DDP balances state error, control effort, obstacle avoidance, and yaw alignment:
The four terms, in plain language:
- dxfᵀ Qf dxf — final-state cost. Get to the orange.
- dxᵀ Q dx + uᵀ R u — running costs. Do not wander; do not burn unnecessary control.
- b · c(x) — obstacle cost. This is two costs under one name: a ground term that penalizes unsafe low altitude, and a tree term that treats the canopy as a cylinder and penalizes squared intersection depth. The gain b starts at 0 and doubles after each convergence.
- y(x) = g(1 − R·e₁ · df) — yaw cost. Keep the drone's forward axis pointed at the orange. The thesis deliberately defines df in the x-y plane only; including z made the solver dive at the start.

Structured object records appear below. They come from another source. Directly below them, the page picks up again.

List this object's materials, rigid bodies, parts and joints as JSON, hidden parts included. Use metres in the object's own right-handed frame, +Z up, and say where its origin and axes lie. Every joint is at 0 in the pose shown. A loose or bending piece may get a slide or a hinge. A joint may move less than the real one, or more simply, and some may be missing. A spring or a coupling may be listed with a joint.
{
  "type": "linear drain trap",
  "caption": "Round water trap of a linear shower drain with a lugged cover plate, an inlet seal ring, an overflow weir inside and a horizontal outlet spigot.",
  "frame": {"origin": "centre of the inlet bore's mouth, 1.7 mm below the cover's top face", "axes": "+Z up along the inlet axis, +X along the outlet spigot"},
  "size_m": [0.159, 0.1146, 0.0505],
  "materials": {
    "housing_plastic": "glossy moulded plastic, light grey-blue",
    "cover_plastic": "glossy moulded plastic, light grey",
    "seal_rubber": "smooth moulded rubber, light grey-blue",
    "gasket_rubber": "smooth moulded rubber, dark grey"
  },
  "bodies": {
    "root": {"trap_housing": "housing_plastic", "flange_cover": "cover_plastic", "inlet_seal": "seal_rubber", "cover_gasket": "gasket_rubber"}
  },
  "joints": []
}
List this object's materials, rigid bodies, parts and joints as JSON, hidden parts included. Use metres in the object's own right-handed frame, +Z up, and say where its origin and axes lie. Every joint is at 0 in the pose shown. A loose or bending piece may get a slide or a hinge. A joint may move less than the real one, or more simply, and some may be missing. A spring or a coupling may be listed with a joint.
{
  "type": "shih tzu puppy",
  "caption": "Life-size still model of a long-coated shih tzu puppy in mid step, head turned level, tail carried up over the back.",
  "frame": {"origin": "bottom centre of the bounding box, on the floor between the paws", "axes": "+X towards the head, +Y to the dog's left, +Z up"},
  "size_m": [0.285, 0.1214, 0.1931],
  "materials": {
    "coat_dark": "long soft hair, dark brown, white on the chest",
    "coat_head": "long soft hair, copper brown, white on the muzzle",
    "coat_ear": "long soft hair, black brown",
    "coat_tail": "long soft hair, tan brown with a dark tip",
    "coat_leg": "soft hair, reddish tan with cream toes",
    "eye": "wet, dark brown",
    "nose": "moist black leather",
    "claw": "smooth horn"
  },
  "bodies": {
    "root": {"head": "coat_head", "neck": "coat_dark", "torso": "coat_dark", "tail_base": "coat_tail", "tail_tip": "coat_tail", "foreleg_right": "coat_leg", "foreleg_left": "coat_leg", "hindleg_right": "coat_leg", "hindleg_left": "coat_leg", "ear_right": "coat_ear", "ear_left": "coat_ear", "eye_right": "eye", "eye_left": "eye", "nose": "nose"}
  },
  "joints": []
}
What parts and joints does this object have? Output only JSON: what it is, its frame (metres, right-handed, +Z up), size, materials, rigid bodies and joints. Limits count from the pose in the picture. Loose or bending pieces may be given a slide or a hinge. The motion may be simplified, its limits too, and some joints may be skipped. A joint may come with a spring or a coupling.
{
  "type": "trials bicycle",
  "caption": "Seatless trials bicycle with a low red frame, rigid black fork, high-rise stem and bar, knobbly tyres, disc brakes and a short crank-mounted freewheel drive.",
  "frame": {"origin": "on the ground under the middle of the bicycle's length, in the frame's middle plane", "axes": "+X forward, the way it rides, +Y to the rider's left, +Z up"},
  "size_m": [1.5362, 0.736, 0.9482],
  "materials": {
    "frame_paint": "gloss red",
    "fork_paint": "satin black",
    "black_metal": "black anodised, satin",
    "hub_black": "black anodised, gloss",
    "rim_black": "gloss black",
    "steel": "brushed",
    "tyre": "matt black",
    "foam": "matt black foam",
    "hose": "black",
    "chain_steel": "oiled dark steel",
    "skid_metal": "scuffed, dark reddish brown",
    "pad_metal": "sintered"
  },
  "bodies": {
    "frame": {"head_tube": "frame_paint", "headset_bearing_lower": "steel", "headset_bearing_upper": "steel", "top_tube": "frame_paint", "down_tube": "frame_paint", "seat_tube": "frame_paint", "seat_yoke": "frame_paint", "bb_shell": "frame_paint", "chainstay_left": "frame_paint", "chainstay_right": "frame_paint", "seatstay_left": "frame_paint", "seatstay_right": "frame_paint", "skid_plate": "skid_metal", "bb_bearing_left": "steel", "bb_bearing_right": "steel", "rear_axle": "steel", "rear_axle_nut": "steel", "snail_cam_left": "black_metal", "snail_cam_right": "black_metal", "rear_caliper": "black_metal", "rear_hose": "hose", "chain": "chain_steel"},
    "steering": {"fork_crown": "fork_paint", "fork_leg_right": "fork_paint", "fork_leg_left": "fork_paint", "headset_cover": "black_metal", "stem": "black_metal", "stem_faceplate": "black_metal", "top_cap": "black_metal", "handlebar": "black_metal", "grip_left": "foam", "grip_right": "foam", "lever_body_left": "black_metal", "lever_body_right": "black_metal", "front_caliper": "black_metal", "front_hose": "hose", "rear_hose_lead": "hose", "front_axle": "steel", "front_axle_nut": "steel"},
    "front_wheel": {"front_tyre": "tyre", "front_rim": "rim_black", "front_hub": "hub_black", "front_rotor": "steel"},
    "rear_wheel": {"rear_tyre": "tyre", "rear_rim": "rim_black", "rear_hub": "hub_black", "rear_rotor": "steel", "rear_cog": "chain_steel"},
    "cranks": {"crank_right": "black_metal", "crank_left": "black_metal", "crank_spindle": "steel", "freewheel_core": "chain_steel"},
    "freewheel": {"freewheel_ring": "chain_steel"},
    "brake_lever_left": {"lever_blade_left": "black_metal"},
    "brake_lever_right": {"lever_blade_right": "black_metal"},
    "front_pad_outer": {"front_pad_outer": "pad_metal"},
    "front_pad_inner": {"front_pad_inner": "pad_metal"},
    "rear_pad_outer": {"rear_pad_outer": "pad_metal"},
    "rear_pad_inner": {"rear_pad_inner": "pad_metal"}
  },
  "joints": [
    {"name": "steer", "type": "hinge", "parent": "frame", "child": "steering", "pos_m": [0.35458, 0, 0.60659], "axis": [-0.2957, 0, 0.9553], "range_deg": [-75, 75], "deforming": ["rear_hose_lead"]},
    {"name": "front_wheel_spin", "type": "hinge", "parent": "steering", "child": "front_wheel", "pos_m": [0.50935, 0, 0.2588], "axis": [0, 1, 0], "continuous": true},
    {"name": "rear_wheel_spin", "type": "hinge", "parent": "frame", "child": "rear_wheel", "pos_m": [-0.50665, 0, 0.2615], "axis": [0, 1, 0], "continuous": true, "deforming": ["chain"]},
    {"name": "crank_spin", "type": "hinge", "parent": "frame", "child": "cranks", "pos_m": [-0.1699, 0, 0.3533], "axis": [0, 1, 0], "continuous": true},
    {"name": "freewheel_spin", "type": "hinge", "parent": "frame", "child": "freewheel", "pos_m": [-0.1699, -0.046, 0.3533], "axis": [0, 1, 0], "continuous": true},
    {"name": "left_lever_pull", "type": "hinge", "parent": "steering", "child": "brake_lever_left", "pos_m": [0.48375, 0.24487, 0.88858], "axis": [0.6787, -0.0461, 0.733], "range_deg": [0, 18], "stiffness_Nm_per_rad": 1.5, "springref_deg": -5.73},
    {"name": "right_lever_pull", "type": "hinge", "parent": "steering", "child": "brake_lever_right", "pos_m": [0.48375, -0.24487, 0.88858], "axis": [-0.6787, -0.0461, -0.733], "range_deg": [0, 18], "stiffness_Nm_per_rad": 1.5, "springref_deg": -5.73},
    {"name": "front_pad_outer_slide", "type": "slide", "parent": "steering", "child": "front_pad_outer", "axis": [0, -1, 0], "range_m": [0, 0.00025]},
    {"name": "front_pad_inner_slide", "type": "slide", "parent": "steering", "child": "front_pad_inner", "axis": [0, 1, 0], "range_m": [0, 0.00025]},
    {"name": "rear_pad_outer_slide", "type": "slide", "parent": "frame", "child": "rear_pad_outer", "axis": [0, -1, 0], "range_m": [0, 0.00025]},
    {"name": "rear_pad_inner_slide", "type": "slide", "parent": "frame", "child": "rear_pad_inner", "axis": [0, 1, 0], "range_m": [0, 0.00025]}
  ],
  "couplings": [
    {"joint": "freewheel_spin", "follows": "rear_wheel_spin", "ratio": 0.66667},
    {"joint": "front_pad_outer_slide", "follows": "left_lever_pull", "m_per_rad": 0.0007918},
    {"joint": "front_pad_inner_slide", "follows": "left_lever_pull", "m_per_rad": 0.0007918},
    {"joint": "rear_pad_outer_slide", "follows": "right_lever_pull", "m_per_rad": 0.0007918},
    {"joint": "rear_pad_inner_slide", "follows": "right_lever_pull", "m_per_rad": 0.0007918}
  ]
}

This is the expert's privileged information in concrete form: it knows the tree cylinder, the ground threshold, the orange position, and the drone state. The student never receives those variables. It only sees the RGB image and mask, then learns to imitate the actions this cost function would have produced.

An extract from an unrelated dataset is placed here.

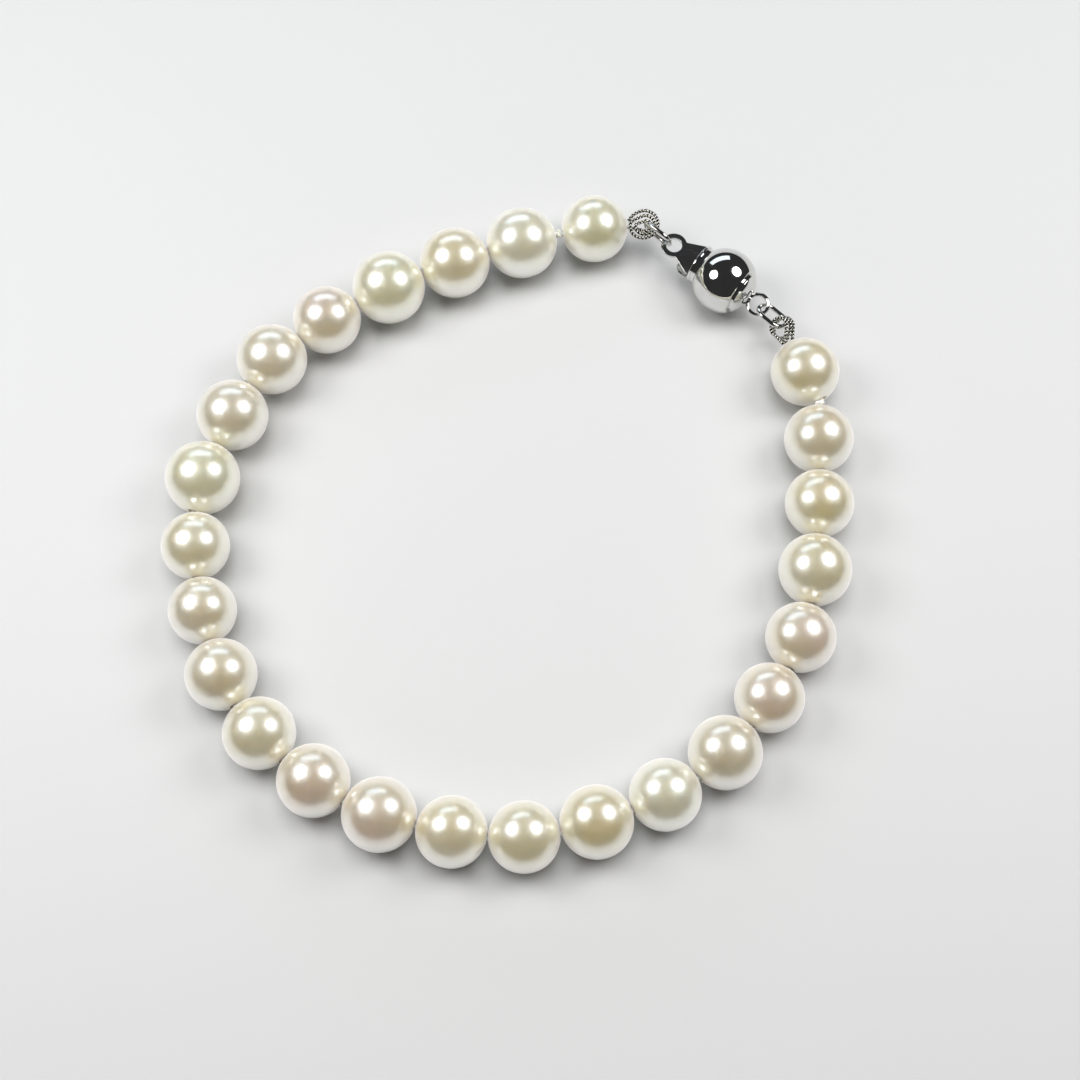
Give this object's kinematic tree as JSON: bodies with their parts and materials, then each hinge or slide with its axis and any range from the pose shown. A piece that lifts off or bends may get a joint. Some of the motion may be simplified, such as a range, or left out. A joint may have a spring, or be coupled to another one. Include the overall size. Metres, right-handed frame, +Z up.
{
  "type": "pearl bracelet",
  "caption": "Strand bracelet of round drilled pearls on knotted silk, closed by a push-in ball clasp with jump rings and French wire, fastened and lying flat.",
  "frame": {"origin": "under the middle of the laid bracelet's bounding box, on the surface that it rests on", "axes": "+Z up; +Y from the front of the loop towards the clasp's side of it; +X to the right, with the clasp at the right of the far side"},
  "size_m": [0.0642, 0.066, 0.007],
  "materials": {
    "nacre_greenish": "lustrous polished nacre with a greenish body tone and soft mirror-like lustre",
    "nacre_silver": "lustrous polished nacre with a silver body tone and soft mirror-like lustre",
    "nacre_cream": "lustrous polished nacre with a cream body tone and soft mirror-like lustre",
    "nacre_pinkish": "lustrous polished nacre with a pinkish body tone and soft mirror-like lustre",
    "nacre_beige": "lustrous polished nacre with a beige body tone and soft mirror-like lustre",
    "nacre_olive": "lustrous polished nacre with a olive body tone and soft mirror-like lustre",
    "nacre_golden": "lustrous polished nacre with a golden body tone and soft mirror-like lustre",
    "silk": "twisted off-white beading silk",
    "white_metal": "mirror-polished white precious metal",
    "bright_wire": "fine bright wire wound in a close coil"
  },
  "bodies": {
    "root": {"pearl_01": "nacre_greenish", "pearl_02": "nacre_silver", "pearl_03": "nacre_cream", "pearl_04": "nacre_greenish", "pearl_05": "nacre_pinkish", "pearl_06": "nacre_beige", "pearl_07": "nacre_beige", "pearl_08": "nacre_greenish", "pearl_09": "nacre_olive", "pearl_10": "nacre_beige", "pearl_11": "nacre_beige", "pearl_12": "nacre_olive", "pearl_13": "nacre_pinkish", "pearl_14": "nacre_pinkish", "pearl_15": "nacre_cream", "pearl_16": "nacre_olive", "pearl_17": "nacre_golden", "pearl_18": "nacre_silver", "pearl_19": "nacre_beige", "pearl_20": "nacre_pinkish", "pearl_21": "nacre_pinkish", "pearl_22": "nacre_olive", "pearl_23": "nacre_golden", "pearl_24": "nacre_beige", "pearl_25": "nacre_golden", "silk_thread": "silk", "clasp_ball": "white_metal", "clasp_tongue": "white_metal", "jump_ring_tongue": "white_metal", "jump_ring_ball": "white_metal", "french_wire_tongue": "bright_wire", "french_wire_ball": "bright_wire"}
  },
  "joints": []
}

This is supervised fine-tuning where the labels are produced offline by a privileged model. The teacher has access to the world; the student only has access to a camera. "Stronger" here means "has better inputs," not "has more parameters."
§3.6DAgger
Pure imitation has a distribution-shift problem. At inference time the student drifts away from expert states, and then every subsequent input is a situation the student did not see during training.
DAgger fixes this by letting the student fly in simulation, asking the expert what it would have done from those student-visited states, adding the difficult image-waypoint pairs to the dataset, and retraining. In this thesis, an example is added when the prediction error exceeds ε; over time ε decays to 2.5 cm.
§3.7Emergent exploration
The interesting result is not the average success rate. It is the policy that appears when the orange is not immediately visible.

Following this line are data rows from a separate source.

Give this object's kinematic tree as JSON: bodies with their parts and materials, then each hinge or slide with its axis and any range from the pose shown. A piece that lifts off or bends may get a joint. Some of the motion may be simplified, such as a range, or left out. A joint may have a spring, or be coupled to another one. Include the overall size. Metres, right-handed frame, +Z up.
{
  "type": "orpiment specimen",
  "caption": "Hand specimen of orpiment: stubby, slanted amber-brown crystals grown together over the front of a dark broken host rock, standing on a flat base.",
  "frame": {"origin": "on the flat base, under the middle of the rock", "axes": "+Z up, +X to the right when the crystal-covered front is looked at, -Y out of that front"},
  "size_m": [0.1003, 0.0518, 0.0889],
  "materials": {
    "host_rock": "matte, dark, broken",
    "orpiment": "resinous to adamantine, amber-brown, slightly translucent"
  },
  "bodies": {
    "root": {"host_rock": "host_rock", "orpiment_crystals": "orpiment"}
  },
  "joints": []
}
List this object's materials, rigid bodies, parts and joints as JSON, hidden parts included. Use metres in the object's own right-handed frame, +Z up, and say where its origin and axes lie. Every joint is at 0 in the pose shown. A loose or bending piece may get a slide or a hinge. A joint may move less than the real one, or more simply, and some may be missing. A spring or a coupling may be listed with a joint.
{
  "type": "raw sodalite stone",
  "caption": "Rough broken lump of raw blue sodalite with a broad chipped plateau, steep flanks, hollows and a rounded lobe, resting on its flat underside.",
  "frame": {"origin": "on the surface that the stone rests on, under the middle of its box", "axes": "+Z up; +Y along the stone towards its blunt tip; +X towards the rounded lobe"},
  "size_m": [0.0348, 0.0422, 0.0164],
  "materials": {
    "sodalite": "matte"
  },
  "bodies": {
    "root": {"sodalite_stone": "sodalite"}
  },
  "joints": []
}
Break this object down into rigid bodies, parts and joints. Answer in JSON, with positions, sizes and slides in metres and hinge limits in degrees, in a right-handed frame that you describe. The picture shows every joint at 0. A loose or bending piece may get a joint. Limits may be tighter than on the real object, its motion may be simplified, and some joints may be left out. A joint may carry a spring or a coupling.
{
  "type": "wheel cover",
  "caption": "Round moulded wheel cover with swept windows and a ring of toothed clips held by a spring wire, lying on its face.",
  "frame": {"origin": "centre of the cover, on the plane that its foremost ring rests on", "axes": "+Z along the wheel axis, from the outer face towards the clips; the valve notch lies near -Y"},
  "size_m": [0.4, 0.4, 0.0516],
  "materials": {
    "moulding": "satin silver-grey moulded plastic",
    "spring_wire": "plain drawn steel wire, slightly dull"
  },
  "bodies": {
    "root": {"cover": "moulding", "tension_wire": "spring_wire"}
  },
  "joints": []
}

The simulated training data contains reachable oranges. But when the trained network is tested on a tree with no orange present, it does not simply stall; it circles the tree. The thesis calls this emergent exploratory behavior. The loss never says "search," but the policy has learned that moving around a fruit-tree-shaped object is a useful way to make hidden fruit visible.
Simulation success by scenario: 85% head-on, 70% hard cases, 77.5% overall. The occlusion test is harsher: each 10% occlusion bin gets 25 runs, and the 50–60% bin drops to 40% success.
§3.8Sim → real
When the same architecture is trained on real-world data and flown on the actual drone, it still does not match the baseline's grasp reliability. The thesis reports final pose error over 71 flights instead of a pick-success rate.
- The real tree is visually messier than Unity: shadows, leaf texture, lighting changes, and depth noise.
- Real expert trajectories are hand-carried demonstrations, not DDP-optimal trajectories. They are noisier and less consistent.
The deployed real-world policy still leans on the segmentation network for safety. If the orange mask gets too large, the drone assumes it is too close to the tree and sets Δḡ = 0, hovering in place. If the mask goes to zero, the drone stops translating and commands a 10° yaw turn until the orange comes back into view. This is a learned planner with two hand-written guardrails.
The per-waypoint error in centimetres is comparable, but that does not translate directly to mission success. Small waypoint errors compound through the closed loop, and the real tree is less forgiving than the simulator. The thesis points to Sim2Real transfer and better world models as the next fixes.